1. Neglecting Interface Management: Assuming that "the software and hardware teams will figure it out" leads to integration nightmares. Correction: Formally define and control all interfaces early. Use Interface Control Documents (ICDs) or model-based definitions to specify every input, output, protocol, and physical connection.

1. Confusing Verification with Validation: Believing that passing all laboratory tests means the project is successful can result in a product no one wants. Correction: Plan V&V activities separately. Verification tests are against requirements documents. Validation tests involve end-users in realistic operational scenarios.

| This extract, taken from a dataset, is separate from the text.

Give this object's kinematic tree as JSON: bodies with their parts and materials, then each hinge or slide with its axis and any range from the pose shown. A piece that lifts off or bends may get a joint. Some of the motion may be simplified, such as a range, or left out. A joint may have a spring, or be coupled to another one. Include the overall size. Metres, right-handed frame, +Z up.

1. Siloing Engineering Disciplines: Allowing mechanical, electrical, and software teams to design in isolation guarantees misalignment. Correction: Systems engineering must actively coordinate multiple engineering disciplines. Use integrated product teams, regular cross-discipline design reviews, and shared models (MBSE) to ensure a unified system perspective.

Summary

• Systems engineering is a holistic discipline that applies systems thinking to manage the entire system lifecycle, ensuring all parts of a complex project work together toward a common goal.
• The core technical process flows from rigorous requirements analysis through functional decomposition and meticulous interface management, before culminating in structured system integration and verification and validation.
• Its primary role is to coordinate multiple engineering disciplines, translating overall customer needs into a coherent architecture that specialized teams can design to.
• For highly complex projects, model-based systems engineering (MBSE) approaches are essential tools for managing complexity, maintaining traceability, and preventing errors.
• Success hinges on precise, testable requirements, proactive interface control, and a clear distinction between building the system right (verification) and building the right system (validation).